Charge do Clayton (claytoncharges)
Pedro do Coutto
Durante a Operação Sem Desconto, deflagrada no dia 23, a Polícia Federal apreendeu cadernos com anotações que, segundo os investigadores, detalham a divisão de propinas em um sofisticado esquema de corrupção no Instituto Nacional do Seguro Social (INSS). A investigação, conduzida em conjunto com a Controladoria-Geral da União (CGU), apura descontos indevidos aplicados em aposentadorias e pensões, que podem ter causado prejuízo de até R$ 6,3 bilhões entre 2019 e 2024.
Os documentos foram localizados em Brasília, no escritório de Antonio Carlos Camilo Antunes, conhecido como “Careca do INSS”, apontado como lobista e articulador da rede de corrupção. Anotações como “Virgilio 5%” e “Stefa 5%” sugerem repasses percentuais a figuras-chave da instituição, entre elas o ex-procurador-geral Virgílio Oliveira Filho e o ex-presidente Alessandro Stefanutto, ambos afastados de seus cargos por determinação judicial.
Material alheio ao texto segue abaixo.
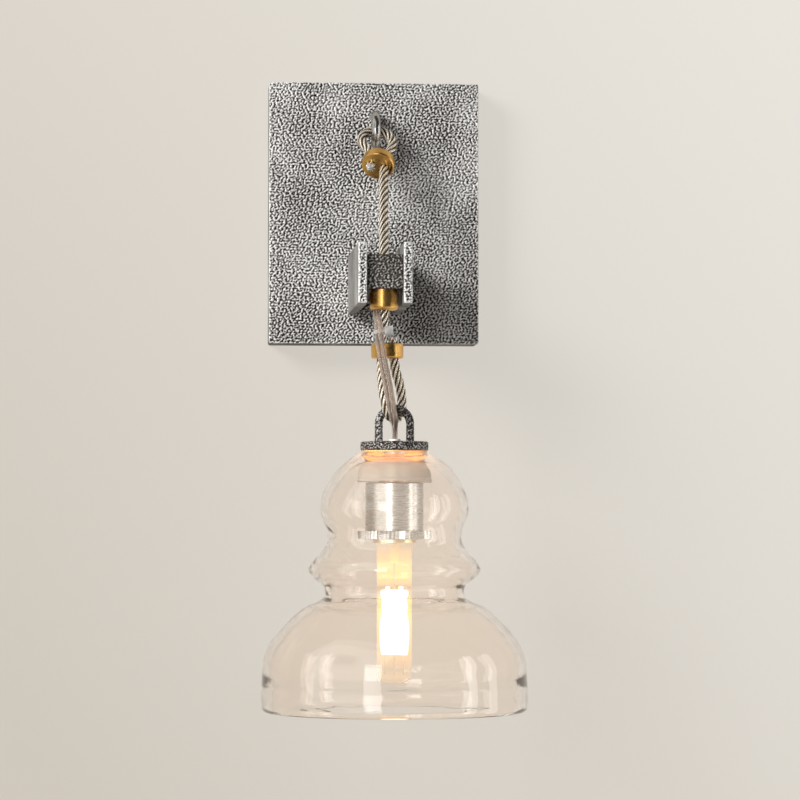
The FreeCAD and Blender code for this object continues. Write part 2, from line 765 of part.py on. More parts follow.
def make_cap():
    """The disc over the glass, with the lead's grommet, the threaded tube, its nut and the gasket."""
    bottom = cap_bottom_z
    lead_y = drop_y - lead_offset
    cap = post(cap_radius, bottom, cap_top_z, shade_x, drop_y)
    cap = cap.makeFillet(cap_edge, circles_at(cap, cap_radius, Vector(0, 0, 1)))
    for side in (-1, 1):
        cap = cap.cut(
            post(
                shackle_bar_radius + thread_gap, cap_top_z - shackle_thread - thread_gap,
                cap_top_z + overrun, shade_x + side * shackle_radius, drop_y,
            )
        )
    cap = cap.cut(
        post(nipple_radius + thread_gap, bottom - overrun, bottom + nipple_grip + thread_gap, shade_x, drop_y)
    )
    cap = cap.cut(post(grommet_radius + thread_gap, bottom, cap_top_z + overrun, shade_x, lead_y))
    save("cap", cap)

    sleeve = post(grommet_radius, bottom + nipple_grip + thread_gap * 2, cap_top_z, shade_x, lead_y)
    flange = post(
        grommet_flange_radius, cap_top_z, cap_top_z + grommet_flange_height, shade_x, lead_y
    )
    grommet = sleeve.fuse(flange).removeSplitter()
    bore = post(grommet_bore_radius, bottom, cap_top_z + grommet_flange_height + overrun, shade_x, lead_y)
    save("lead_grommet", grommet.cut(bore))

    nipple_top = bottom + nipple_grip
    save("nipple", tube(nipple_bore_radius, nipple_radius, nipple_bottom_z, nipple_top, shade_x, drop_y))
    nut_top = cup_top_z - cup_wall
    nut_bottom = nut_top - nipple_nut_height
    nut = hex_prism(
        nipple_nut_across_flats, nipple_nut_height, Vector(shade_x, drop_y, nut_bottom), Vector(0, 0, 1)
    )
    hole = post(nipple_radius + thread_gap, nut_bottom - overrun, nut_top + overrun, shade_x, drop_y)
    save("nipple_nut", nut.cut(hole))
    save(
        "shade_gasket",
        tube(nipple_radius + slide_gap, gasket_radius, bottom - gasket_thickness, bottom, shade_x, drop_y),
    )


def make_glass():
    """The thick pressed glass: stacked bells over a wide skirt, with a heavier band at the rim."""
    rim_z = glass_top_z - glass_height
    inner_radius = glass_radius - glass_wall
    outer = [Vector(glass_radius * r, 0, glass_top_z - glass_height * h) for r, h in glass_outer_shares]
    inner = [Vector(inner_radius * r, 0, glass_top_z - glass_height * h) for r, h in glass_inner_shares]
    outer_curve = Part.BSplineCurve()
    outer_curve.interpolate(outer)
    inner_curve = Part.BSplineCurve()
    inner_curve.interpolate(inner)
    band_radius = glass_radius - rim_band
    rim_side = outer[-1]
    rim_inner = Vector(band_radius, 0, rim_side.z)
    rim_middle = Vector((rim_side.x + band_radius) / 2, 0, rim_z)
    band_top = Vector(band_radius, 0, rim_z + rim_band_height)
    ceiling_z = glass_top_z - glass_top_wall
    flat_edge = Vector(glass_flat_radius, 0, ceiling_z)
    hole_low = Vector(glass_hole_radius, 0, ceiling_z)
    hole_high = Vector(glass_hole_radius, 0, glass_top_z)
    profile = Part.Wire([
        Part.LineSegment(hole_high, outer[0]).toShape(),
        outer_curve.toShape(),
        Part.Arc(rim_side, rim_middle, rim_inner).toShape(),
        Part.LineSegment(rim_inner, band_top).toShape(),
        Part.LineSegment(band_top, inner[0]).toShape(),
        inner_curve.toShape(),
        Part.LineSegment(inner[-1], flat_edge).toShape(),
        Part.LineSegment(flat_edge, hole_low).toShape(),
        Part.LineSegment(hole_low, hole_high).toShape(),
    ])
    shade = Part.Face(profile).revolve(Vector(0, 0, 0), Vector(0, 0, 1), 360)
    shade.translate(Vector(shade_x, drop_y, 0))
    save("glass_shade", shade)


def make_collar_and_cup():
    """Frosted collar, spacer tube, aluminium cup and the ribbed ring below it."""
    top = glass_top_z - glass_top_wall - collar_gap
    bottom = top - collar_height
    bore = nipple_radius + slide_gap
    collar = lathe(
        (
            (bore, top), (collar_top_radius, top), (collar_radius, bottom),
            (collar_radius - collar_wall, bottom), (collar_top_radius - collar_wall, top - collar_wall),
            (bore, top - collar_wall),
        ),
        shade_x, drop_y,
    )
    save("frosted_collar", collar)
    save("spacer_tube", tube(bore, spacer_radius, cup_top_z, top - collar_wall, shade_x, drop_y))

    cup_bottom = cup_top_z - cup_height
    cup = post(cup_radius, cup_bottom, cup_top_z, shade_x, drop_y)
    top_edge = [
        edge for edge in circles_at(cup, cup_radius, Vector(0, 0, 1))
        if edge.CenterOfMass.z > cup_top_z - overrun
    ]
    cup = cup.makeFillet(cup_edge, top_edge)
    cup = cup.cut(
        post(cup_radius - cup_wall, cup_bottom - overrun, cup_top_z - cup_wall, shade_x, drop_y)
    )
    cup = cup.cut(post(bore, cup_bottom, cup_top_z + overrun, shade_x, drop_y))
    save("socket_cup", cup)

    ring_top = cup_bottom - thread_gap
    outline = []
    for k in range(ring_ridges * 2):
        radius = ring_radius - (k % 2) * ring_ridge_depth
        turn = math.pi * k / ring_ridges
        outline.append(
            Vector(
                shade_x + radius * math.cos(turn), drop_y + radius * math.sin(turn), ring_top - ring_height
            )
        )
    ring = Part.Face(Part.makePolygon(outline + [outline[0]])).extrude(Vector(0, 0, ring_height))
    bore_low, bore_high = ring_top - ring_height - overrun, ring_top + overrun
    hole = post(socket_radius + thread_gap, bore_low, bore_high, shade_x, drop_y)
    save("retaining_ring", ring.cut(hole))


def make_socket():
    """Ceramic socket with its screw shell, centre contact and terminals."""
    bottom = socket_top_z - socket_height
    roof = socket_top_z - socket_roof
    body = post(socket_radius, bottom, socket_top_z, shade_x, drop_y)
    body = body.cut(post(shell_radius + thread_gap, bottom - overrun, roof, shade_x, drop_y))
    save("socket_body", body)
    shell = tube(shell_radius - shell_wall, shell_radius, roof - shell_height, roof, shade_x, drop_y)
    save("screw_shell", shell)
    save("centre_contact", post(contact_radius, roof - contact_thickness, roof, shade_x, drop_y))
    screws = []
    for side in (-1, 1):
        x = shade_x + side * terminal_x
        screws.append(post(terminal_radius, socket_top_z, socket_top_z + terminal_height, x, drop_y))
    save("terminal_screws", *screws)


def make_bulb():
    """Slim tubular bulb: contact tip, insulator, screw cap, glass, stem and filaments."""
    tip_top = socket_top_z - socket_roof - contact_thickness - slide_gap
    insulator_top = tip_top - bulb_tip_height
    insulator_bottom = insulator_top - bulb_insulator_height
    cap_bottom = insulator_bottom - bulb_cap_height
    cap_inner = bulb_cap_radius - bulb_cap_wall
    insulator = Part.makeCone(
        cap_inner, bulb_insulator_top_radius, bulb_insulator_height, Vector(shade_x, drop_y, insulator_bottom)
    )
    insulator = insulator.fuse(post(bulb_tip_radius, insulator_top, tip_top, shade_x, drop_y))
    save("bulb_insulator", insulator.removeSplitter())
    save("bulb_cap", tube(cap_inner, bulb_cap_radius, cap_bottom, insulator_bottom, shade_x, drop_y))

    skirt_top = insulator_bottom - slide_gap
    skirt_bottom = cap_bottom - thread_gap
    shoulder = skirt_bottom - bulb_shoulder
    end = bulb_bottom_z + bulb_radius
    outer = post(bulb_skirt_radius, skirt_bottom, skirt_top, shade_x, drop_y)
    outer = outer.fuse(
        Part.makeCone(bulb_radius, bulb_skirt_radius, bulb_shoulder, Vector(shade_x, drop_y, shoulder))
    )
    outer = outer.fuse(post(bulb_radius, end, shoulder, shade_x, drop_y))
    outer = outer.fuse(Part.makeSphere(bulb_radius, Vector(shade_x, drop_y, end)))
    bore = bulb_radius - bulb_wall
    hollow = post(bore, end, skirt_top - bulb_wall * 2, shade_x, drop_y)
    hollow = hollow.fuse(Part.makeSphere(bore, Vector(shade_x, drop_y, end)))
    glass = outer.cut(hollow).removeSplitter()
    save("bulb_glass", glass)

    stem_top = skirt_top - bulb_wall * 2
    stem_bottom = stem_top - stem_height
    stem = Part.makeCone(stem_radius / 2, stem_radius, stem_height, Vector(shade_x, drop_y, stem_bottom))
    save("bulb_stem", stem)

    rods = []
    for k in range(filament_count):
        turn = math.radians(360 * (k + 1 / 2) / filament_count)
        x = shade_x + filament_circle * math.cos(turn)
        y = drop_y + filament_circle * math.sin(turn)
        rods.append(post(filament_radius, filament_top_z - filament_length, filament_top_z, x, y))
    save("filaments", *rods)

    hub = post(stem_radius / 2, support_wire_bottom_z, stem_bottom, shade_x, drop_y)
    around = tube(
        support_wire_radius, stem_radius, support_wire_bottom_z - overrun, stem_bottom, shade_x, drop_y
    )
    hub = hub.cut(around)
    plate_radius = filament_circle + filament_radius
    for z in (filament_top_z, filament_top_z - filament_length - support_wire_radius * 2):
        hub = hub.fuse(post(plate_radius, z, z + support_wire_radius * 2, shade_x, drop_y))
    for side in (-1, 1):
        hub = hub.fuse(
            post(
                support_wire_radius, support_wire_bottom_z, filament_top_z - filament_length,
                shade_x + side * filament_circle, drop_y,
            )
        )
    save("filament_wires", hub.removeSplitter())


make_backplate()
make_crossbar()
make_arm()
make_eye()
make_bushing()
make_ferrules()
make_ropes()
make_leads()
make_connectors()
make_tie()
make_shackle()
make_cap()
make_glass()
make_collar_and_cup()
make_socket()
make_bulb()
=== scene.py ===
"""A wall sconce: a clear glass bell that hangs by a looped steel rope from a short hammered arm."""

import json
import logging
import math
from dataclasses import dataclass
from enum import Enum
from typing import Optional, Sequence

import bpy
import numpy as np
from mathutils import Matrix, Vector

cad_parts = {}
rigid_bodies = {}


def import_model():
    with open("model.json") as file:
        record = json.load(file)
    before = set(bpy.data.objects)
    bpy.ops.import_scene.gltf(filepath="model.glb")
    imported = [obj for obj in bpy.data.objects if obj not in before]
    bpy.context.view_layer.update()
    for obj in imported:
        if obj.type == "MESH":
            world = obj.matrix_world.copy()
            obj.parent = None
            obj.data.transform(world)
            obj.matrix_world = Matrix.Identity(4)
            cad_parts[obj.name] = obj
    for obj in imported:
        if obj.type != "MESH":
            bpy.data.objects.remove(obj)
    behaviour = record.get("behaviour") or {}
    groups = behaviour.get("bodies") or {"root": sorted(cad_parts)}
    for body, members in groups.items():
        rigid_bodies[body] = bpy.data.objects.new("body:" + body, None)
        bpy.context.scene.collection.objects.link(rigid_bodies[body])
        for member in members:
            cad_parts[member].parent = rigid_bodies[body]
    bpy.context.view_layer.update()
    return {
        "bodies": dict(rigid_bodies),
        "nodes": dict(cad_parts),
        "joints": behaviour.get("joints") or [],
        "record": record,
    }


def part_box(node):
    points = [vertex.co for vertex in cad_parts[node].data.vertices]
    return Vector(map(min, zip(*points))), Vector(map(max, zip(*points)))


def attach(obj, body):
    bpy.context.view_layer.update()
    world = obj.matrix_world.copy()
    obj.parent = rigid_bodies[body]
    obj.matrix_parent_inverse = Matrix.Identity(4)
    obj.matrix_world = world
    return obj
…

ALEGAÇÃO – Embora a defesa de Stefanutto alegue que as menções não têm base factual nem valor probatório, os dados levantados pela PF indicam uma teia de favorecimentos. O mecanismo fraudulento consistia, essencialmente, na associação forçada de aposentados e pensionistas a entidades como sindicatos, sem o consentimento dos beneficiários. Em muitos casos, as assinaturas eram falsificadas, permitindo que fossem efetuados descontos mensais diretamente da folha de pagamento – prática legal apenas quando autorizada expressamente pelo titular do benefício, conforme legislação de 1991.
As investigações revelam a existência de uma rede empresarial voltada à ocultação dos recursos ilícitos. Entre 2023 e 2024, Antunes teria movimentado ao menos R$ 9,3 milhões para pessoas ligadas a servidores do INSS. Destacam-se repasses de R$ 7,5 milhões para empresas vinculadas à esposa do ex-procurador Virgílio Oliveira Filho e R$ 1,5 milhão para o escritório do filho do ex-diretor de Benefícios André Paulo Félix Fidelis. Outro ex-diretor, Alexandre Guimarães, teria recebido R$ 313 mil diretamente do lobista.
De acordo com o relatório policial, Antunes agia como intermediário técnico e financeiro entre entidades associativas e o INSS, sendo sócio de 21 empresas — 19 das quais abertas a partir de 2022. Pelo menos quatro delas estariam diretamente envolvidas no esquema, funcionando como canais para repasse de recursos desviados.
FRAUDE – A dimensão do caso coloca o INSS no centro de uma das maiores fraudes financeiras já apuradas em instituições públicas brasileiras. Estima-se que até quatro milhões de beneficiários tenham sido lesados. O governo federal, por sua vez, anunciou que prepara um plano para ressarcir as vítimas.
O caso revelado pela Operação Sem Desconto escancara não apenas a fragilidade dos mecanismos de controle interno do INSS, mas também a profundidade da captura institucional por interesses privados e redes de corrupção. A sistemática associação fraudulenta de aposentados e pensionistas a entidades, somada ao uso de estruturas empresariais para dissimular o repasse de propinas, aponta para um modelo de operação altamente organizado e difícil de detectar sem cruzamento intenso de dados financeiros e administrativos.
IMPACTO – Mais grave do que os valores envolvidos — estimados em bilhões — é o impacto direto sobre uma população vulnerável, que teve sua renda comprometida sem consentimento. O envolvimento de altos servidores e o uso de familiares e empresas de fachada para movimentar recursos mostram que o problema não se restringe a condutas individuais, mas evidencia falhas sistêmicas de governança, fiscalização e responsabilização no setor público.
Esse escândalo reforça a necessidade urgente de reformular os processos de controle sobre descontos em folha, revisar os critérios para acordos com entidades de classe e ampliar a transparência na gestão dos benefícios previdenciários. Sem medidas estruturais, o sistema permanecerá vulnerável à atuação de intermediários que exploram brechas legais e operacionais em detrimento dos direitos dos cidadãos.